UT-Battelle joins community in honoring Tim and Teresa Myrick's years of service through a summer Habitat for Humanity project.

 

UT-Battelle is supporting a Habitat for Humanity project that honors Tim and Teresa Myrick.UT-Battelle is supporting a Habitat for Humanity project that honors Tim and Teresa Myrick. (hi-res image)

UT-Battelle, the managing contractor for the Department of Energy's Oak Ridge National Laboratory, is contributing $10,000 in matching donations to a Habitat for Humanity project dedicated to Tim and Teresa Myrick, who have been enduring supporters of the organization that provides shelter for deserving families.

Tim Myrick's handiwork dots the Oak Ridge landscape. He was a major contributor to the modernization campaign at Oak Ridge National Laboratory that resulted in a sparkling new east campus. He helped lead the renovation of the town's high school.

He's been involved in all the Anderson County Habitat for Humanity projects in some way – 58 in all.

He wants to add to that tally. There is some urgency in the matter.

"With the cancer thing I set priorities – fighting cancer, the Habitat project, Living Waters, building a new church, doing some fly fishing," he said.

Myrick was diagnosed with prostate cancer last year and has been in the battle of his life. Being sick hasn't inhibited his drive to serve. Besides Habitat, his causes include Aid to Distressed Families of Appalachian Counties (ADFAC), another charity that provides homes. He's on the board of directors for Living Waters – a charity that builds clean water systems in underserved areas such as Haiti but also in East Tennessee. He led an effort to buy the local Red Cross an emergency response vehicle.

He and Teresa have a place up near Mountain City they call Shady Valley. A Christmas tree farm there supports the American Cancer Society. They also run Jericho Farms and have supported the Oak Ridge Farmer's Market for more than a decade.

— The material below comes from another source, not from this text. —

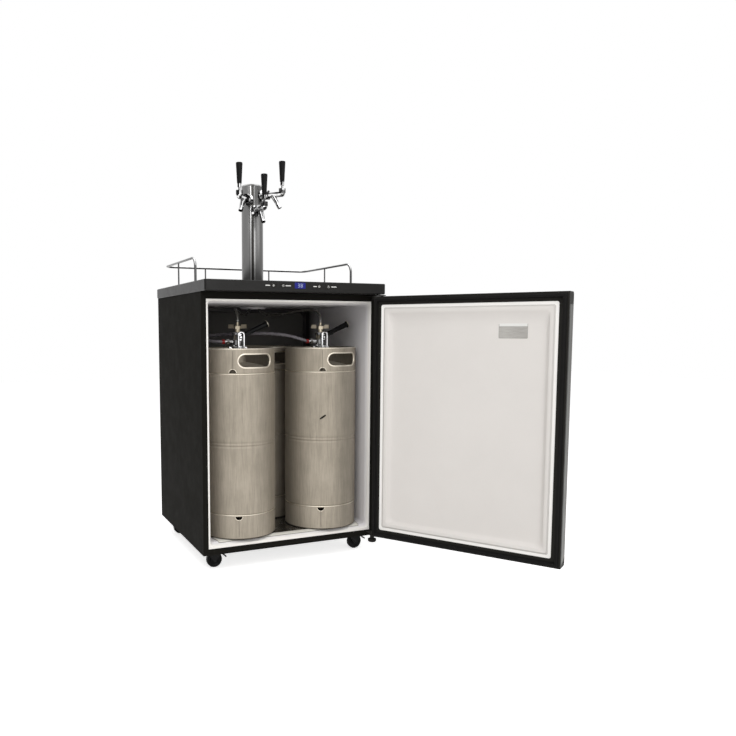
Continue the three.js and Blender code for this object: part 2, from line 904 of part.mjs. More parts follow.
function faucetBody() {
  const elbow = disc(tap.elbowRadius, -tap.elbowRadius, tap.elbowRadius, smallFacets);
  const nipple = disc(tap.nippleRadius, -tap.elbowDrop, 0, smallFacets);
  const collarFoot = tower.radius + clearance;
  const collarHead = collarFoot + tap.collarDepth;
  const nutHead = tap.nutStart + tap.nutDepth;
  const shank = disc(tap.shankRadius, 0, tap.nutStart, smallFacets);
  const collar = turned([
    [0, collarFoot],
    [tap.collarRadius, collarFoot],
    [tap.collarRadius, collarFoot + tap.collarDepth / 3],
    [tap.nutRadius - overrun, collarHead],
    [0, collarHead],
  ]);
  const nut = disc(tap.nutRadius, tap.nutStart, nutHead, smallFacets);
  const neck = disc(tap.barrelRadius, collarHead - overrun, tap.pivotReach, smallFacets);
  const barrelEnd = turned([
    [0, tap.pivotReach - overrun],
    [tap.barrelRadius, tap.pivotReach - overrun],
    [tap.barrelRadius * 0.72, tap.pivotReach + tap.barrelRadius * 0.72],
    [0, tap.pivotReach + tap.barrelRadius],
  ], smallFacets);
  const alongShank = [shank, collar, nut, neck, barrelEnd].map(alongX);
  const bonnetHead = tap.pivotRise + tap.bonnetRise;
  const bonnet = disc(tap.bonnetRadius, bonnetHead - tap.bonnetDepth, bonnetHead).translate(tap.pivotReach, 0, 0);
  const root = point(tap.spoutRoot, 0, 0);
  const tip = point(tap.spoutTip, 0, -tap.spoutDrop);
  const length = root.distanceTo(tip);
  const slant = Math.atan2(tap.spoutTip - tap.spoutRoot, tap.spoutDrop);
  const spout = turned([
    [0, 0],
    [tap.spoutRootRadius, 0],
    [tap.spoutTipRadius, length * 0.72],
    [tap.spoutTipRadius, length],
    [0, length],
  ]);
  const bore = disc(tap.spoutBore, length - tap.spoutBoreDepth, length + overrun, smallFacets);
  const aim = (geometry) => geometry.rotateY(Math.PI - slant).translate(root.x, root.y, root.z);
  const ballFoot = tap.pivotRise - tap.ballRadius - clearance;
  const ballRoom = disc(tap.bonnetBore, ballFoot, bonnetHead + overrun).translate(tap.pivotReach, 0, 0);
  const reach = (geometry) => geometry.translate(tap.elbowReach, 0, 0);
  const whole = join(reach(elbow), reach(nipple), ...alongShank, bonnet, aim(spout));
  const behindElbow = block(
    [-tap.barrelRadius, tap.elbowReach],
    [-tower.radius, tower.radius],
    [-tap.shankRadius - overrun, tap.shankRadius + overrun],
  );
  const keepElbow = disc(tap.elbowRadius, -tap.elbowRadius, tap.elbowRadius, smallFacets);
  return cut(whole, ballRoom, aim(bore), cut(behindElbow, reach(keepElbow)));
}

// The lever is drawn about its pivot.
function tapLever() {
  const ball = turned([
    [0, -tap.ballRadius],
    [tap.ballRadius * Math.SQRT1_2, -tap.ballRadius * Math.SQRT1_2],
    [tap.ballRadius, 0],
    [tap.ballFlat, tap.ballRadius - tap.ballFlat / 2],
    [0, tap.ballFlat],
  ], smallFacets);
  const stem = disc(tap.stemRadius, 0, tap.ferruleEnd - clearance, smallFacets);
  const ferrule = turned([
    [0, tap.ferruleStart],
    [tap.stemRadius, tap.ferruleStart],
    [tap.ferruleRadius, tap.ferruleStart + overrun],
    [tap.ferruleRadius, tap.ferruleEnd - clearance],
    [0, tap.ferruleEnd - clearance],
  ], smallFacets);
  return join(ball, stem, ferrule);
}

function tapHandleForm() {
  const { length, bottomRadius, topRadius, edge } = tapHandle;
  const foot = tap.ferruleEnd;
  return turned([
    [0, foot],
    [bottomRadius, foot],
    [topRadius, foot + length - edge],
    [topRadius - edge, foot + length],
    [0, foot + length],
  ], turnedFacets);
}

for (const [name, { turn, z }] of Object.entries(tapPlaces)) {
  const group = groupAt(0, 0, z, towerGroup);
  group.rotation.z = THREE.MathUtils.degToRad(turn - 90);
  add(`faucet_${name}`, faucetBody(), "chrome", group);
  const pivot = groupAt(tap.pivotReach, 0, tap.pivotRise, group);
  add(`tap_lever_${name}`, tapLever(), "chrome", pivot);
  add(`tap_handle_${name}`, tapHandleForm(), "blackPlastic", pivot);
}

// Kegs, drawn about their own axis with the foot at z = 0

const kegSeamHigh = keg.height - keg.collar;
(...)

The Myricks have been a formidable team in civic involvement, so much so that Anderson County Habitat for Humanity is honoring the couple with the dedication of the summer project, which will be in the Heiskell community near their home. An April 29 reception to raise funds for the project honored Tim and the equally involved Teresa.

"Teresa has worked on Habitat women's builds, the Farmer's Market and at Jericho Farms," Myrick said. "Any time you do a lot, the partner helps make that happen."
 
As somebody who likes to build stuff, Myrick has made sure he never runs out of things to do. For instance, a supermarket bought his church's land, so he's involved in building a new church.

UT-Battelle arrived at ORNL in 2000 with a revitalization plan that was placed in Myrick's capable hands. When UT-Battelle decided to lead the renovation of Oak Ridge High School, Myrick was handed the reins of that project, too. A colleague sparked his interest in Habitat for Humanity.

"Tom Row got me involved in Habitat when the first house was built in Anderson County. I had always worked with ADFAC, which is older. Low-income housing was always very important to me, so I got involved with both. I decided to be involved in every house. Volunteers put in more effort, but I've been involved in some way," he said.

The Myricks' enthusiasm has spilled over. UT-Battelle and ORNL staff members have supported construction projects for the area agencies over the years through volunteer craft support, donated funds and hours of labor. Low-income housing has been central to UT-Battelle's community outreach efforts.

UT-Battelle and Oak Ridge Associated Universities are each contributing $10,000 to the Habitat for Humanity project. All surplus funds raised will be used to build or rehab additional homes or to fund "A Brush With Kindness" projects, which involve exterior repairs to homes of low-income families.

Myrick's illness has rocked the Oak Ridge community he has served so selflessly. For his part, Myrick, who retired from ORNL in 2004, has never stopped contributing, and won't if he can help it.

"It looked pretty grim a couple of months ago.  But the chemo's gone real well, and it's encouraging. I'm feeling better. You know, 'Kill the beast,'" he said.

"If I have one more summer of building, I'm glad it's a new house – for one more family."